[Extracted records]
──────

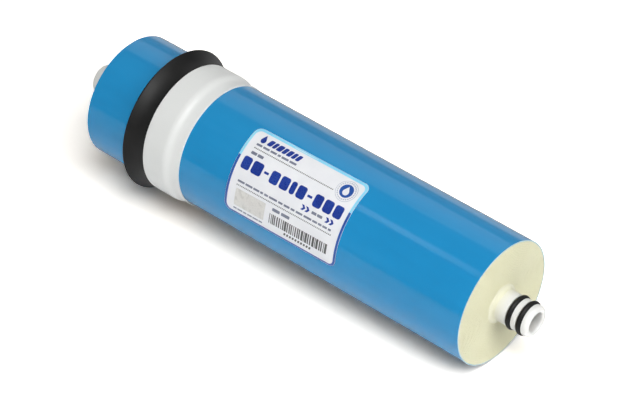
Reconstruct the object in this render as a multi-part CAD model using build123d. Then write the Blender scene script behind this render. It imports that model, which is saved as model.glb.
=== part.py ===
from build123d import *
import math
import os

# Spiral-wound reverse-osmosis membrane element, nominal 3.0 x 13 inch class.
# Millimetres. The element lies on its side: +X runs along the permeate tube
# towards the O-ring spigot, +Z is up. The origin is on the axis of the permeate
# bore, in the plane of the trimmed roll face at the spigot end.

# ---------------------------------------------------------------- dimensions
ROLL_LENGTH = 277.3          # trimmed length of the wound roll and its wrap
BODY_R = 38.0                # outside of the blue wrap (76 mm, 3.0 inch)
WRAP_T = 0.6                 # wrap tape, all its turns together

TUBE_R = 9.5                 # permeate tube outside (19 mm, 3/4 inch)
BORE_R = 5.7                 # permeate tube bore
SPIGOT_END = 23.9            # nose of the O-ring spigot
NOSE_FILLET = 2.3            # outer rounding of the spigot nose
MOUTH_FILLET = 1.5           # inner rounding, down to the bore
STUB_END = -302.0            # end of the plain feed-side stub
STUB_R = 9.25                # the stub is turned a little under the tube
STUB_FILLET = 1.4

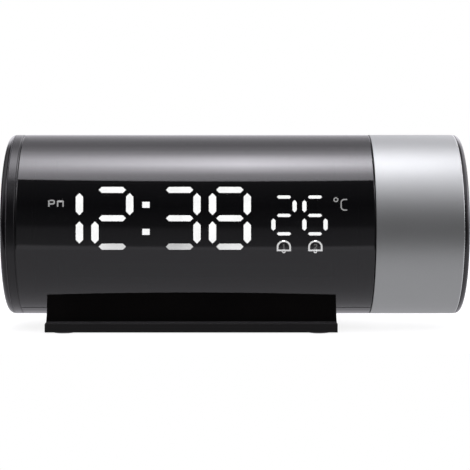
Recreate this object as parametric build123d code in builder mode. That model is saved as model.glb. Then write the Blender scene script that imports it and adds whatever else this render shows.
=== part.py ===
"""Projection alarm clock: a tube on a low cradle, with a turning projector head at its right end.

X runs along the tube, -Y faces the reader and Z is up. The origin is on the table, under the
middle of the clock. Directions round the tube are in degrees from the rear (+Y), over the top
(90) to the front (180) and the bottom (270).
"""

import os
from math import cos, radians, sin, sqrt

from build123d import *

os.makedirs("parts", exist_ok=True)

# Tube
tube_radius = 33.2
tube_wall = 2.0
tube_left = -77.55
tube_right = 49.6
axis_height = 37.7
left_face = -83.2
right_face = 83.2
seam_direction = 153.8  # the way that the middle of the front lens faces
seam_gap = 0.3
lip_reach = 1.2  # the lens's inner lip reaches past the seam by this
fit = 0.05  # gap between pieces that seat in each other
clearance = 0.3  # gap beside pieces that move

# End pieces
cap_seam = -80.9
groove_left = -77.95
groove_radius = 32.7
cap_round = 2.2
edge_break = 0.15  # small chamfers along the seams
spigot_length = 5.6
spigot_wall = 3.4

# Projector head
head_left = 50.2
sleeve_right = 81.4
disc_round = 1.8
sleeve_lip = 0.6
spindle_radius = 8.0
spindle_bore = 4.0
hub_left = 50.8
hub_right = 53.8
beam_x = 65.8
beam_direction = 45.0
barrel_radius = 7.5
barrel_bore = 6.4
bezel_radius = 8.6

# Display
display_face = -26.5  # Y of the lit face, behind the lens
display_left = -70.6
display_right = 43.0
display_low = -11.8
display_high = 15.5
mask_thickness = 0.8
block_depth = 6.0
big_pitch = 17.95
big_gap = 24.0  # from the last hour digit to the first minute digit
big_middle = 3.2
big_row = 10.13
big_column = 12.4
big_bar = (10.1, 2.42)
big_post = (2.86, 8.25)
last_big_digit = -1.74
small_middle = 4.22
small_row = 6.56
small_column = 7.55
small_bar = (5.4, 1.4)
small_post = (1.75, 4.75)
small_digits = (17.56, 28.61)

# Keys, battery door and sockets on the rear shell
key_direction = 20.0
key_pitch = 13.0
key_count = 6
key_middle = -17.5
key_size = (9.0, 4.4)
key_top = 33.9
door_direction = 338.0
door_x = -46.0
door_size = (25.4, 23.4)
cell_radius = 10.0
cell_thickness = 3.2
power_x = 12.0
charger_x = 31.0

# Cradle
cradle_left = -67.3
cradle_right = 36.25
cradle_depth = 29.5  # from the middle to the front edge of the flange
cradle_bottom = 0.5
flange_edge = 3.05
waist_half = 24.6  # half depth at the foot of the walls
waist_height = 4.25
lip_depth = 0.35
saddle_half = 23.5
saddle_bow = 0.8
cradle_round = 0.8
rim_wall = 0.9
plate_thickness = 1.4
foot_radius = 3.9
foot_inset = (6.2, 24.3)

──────

Do this:
Each record should come back exactly as written.

Expected answer:
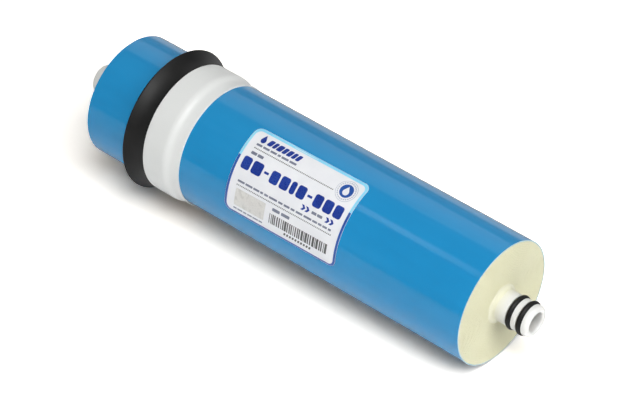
Reconstruct the object in this render as a multi-part CAD model using build123d. Then write the Blender scene script behind this render. It imports that model, which is saved as model.glb.
=== part.py ===
from build123d import *
import math
import os

# Spiral-wound reverse-osmosis membrane element, nominal 3.0 x 13 inch class.
# Millimetres. The element lies on its side: +X runs along the permeate tube
# towards the O-ring spigot, +Z is up. The origin is on the axis of the permeate
# bore, in the plane of the trimmed roll face at the spigot end.

# ---------------------------------------------------------------- dimensions
ROLL_LENGTH = 277.3          # trimmed length of the wound roll and its wrap
BODY_R = 38.0                # outside of the blue wrap (76 mm, 3.0 inch)
WRAP_T = 0.6                 # wrap tape, all its turns together

TUBE_R = 9.5                 # permeate tube outside (19 mm, 3/4 inch)
BORE_R = 5.7                 # permeate tube bore
SPIGOT_END = 23.9            # nose of the O-ring spigot
NOSE_FILLET = 2.3            # outer rounding of the spigot nose
MOUTH_FILLET = 1.5           # inner rounding, down to the bore
STUB_END = -302.0            # end of the plain feed-side stub
STUB_R = 9.25                # the stub is turned a little under the tube
STUB_FILLET = 1.4

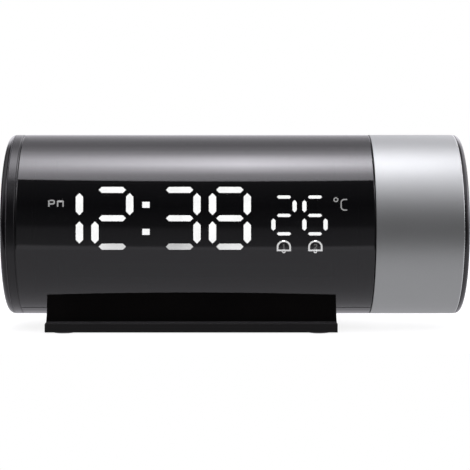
Recreate this object as parametric build123d code in builder mode. That model is saved as model.glb. Then write the Blender scene script that imports it and adds whatever else this render shows.
=== part.py ===
"""Projection alarm clock: a tube on a low cradle, with a turning projector head at its right end.

X runs along the tube, -Y faces the reader and Z is up. The origin is on the table, under the
middle of the clock. Directions round the tube are in degrees from the rear (+Y), over the top
(90) to the front (180) and the bottom (270).
"""

import os
from math import cos, radians, sin, sqrt

from build123d import *

os.makedirs("parts", exist_ok=True)

# Tube
tube_radius = 33.2
tube_wall = 2.0
tube_left = -77.55
tube_right = 49.6
axis_height = 37.7
left_face = -83.2
right_face = 83.2
seam_direction = 153.8  # the way that the middle of the front lens faces
seam_gap = 0.3
lip_reach = 1.2  # the lens's inner lip reaches past the seam by this
fit = 0.05  # gap between pieces that seat in each other
clearance = 0.3  # gap beside pieces that move

# End pieces
cap_seam = -80.9
groove_left = -77.95
groove_radius = 32.7
cap_round = 2.2
edge_break = 0.15  # small chamfers along the seams
spigot_length = 5.6
spigot_wall = 3.4

# Projector head
head_left = 50.2
sleeve_right = 81.4
disc_round = 1.8
sleeve_lip = 0.6
spindle_radius = 8.0
spindle_bore = 4.0
hub_left = 50.8
hub_right = 53.8
beam_x = 65.8
beam_direction = 45.0
barrel_radius = 7.5
barrel_bore = 6.4
bezel_radius = 8.6

# Display
display_face = -26.5  # Y of the lit face, behind the lens
display_left = -70.6
display_right = 43.0
display_low = -11.8
display_high = 15.5
mask_thickness = 0.8
block_depth = 6.0
big_pitch = 17.95
big_gap = 24.0  # from the last hour digit to the first minute digit
big_middle = 3.2
big_row = 10.13
big_column = 12.4
big_bar = (10.1, 2.42)
big_post = (2.86, 8.25)
last_big_digit = -1.74
small_middle = 4.22
small_row = 6.56
small_column = 7.55
small_bar = (5.4, 1.4)
small_post = (1.75, 4.75)
small_digits = (17.56, 28.61)

# Keys, battery door and sockets on the rear shell
key_direction = 20.0
key_pitch = 13.0
key_count = 6
key_middle = -17.5
key_size = (9.0, 4.4)
key_top = 33.9
door_direction = 338.0
door_x = -46.0
door_size = (25.4, 23.4)
cell_radius = 10.0
cell_thickness = 3.2
power_x = 12.0
charger_x = 31.0

# Cradle
cradle_left = -67.3
cradle_right = 36.25
cradle_depth = 29.5  # from the middle to the front edge of the flange
cradle_bottom = 0.5
flange_edge = 3.05
waist_half = 24.6  # half depth at the foot of the walls
waist_height = 4.25
lip_depth = 0.35
saddle_half = 23.5
saddle_bow = 0.8
cradle_round = 0.8
rim_wall = 0.9
plate_thickness = 1.4
foot_radius = 3.9
foot_inset = (6.2, 24.3)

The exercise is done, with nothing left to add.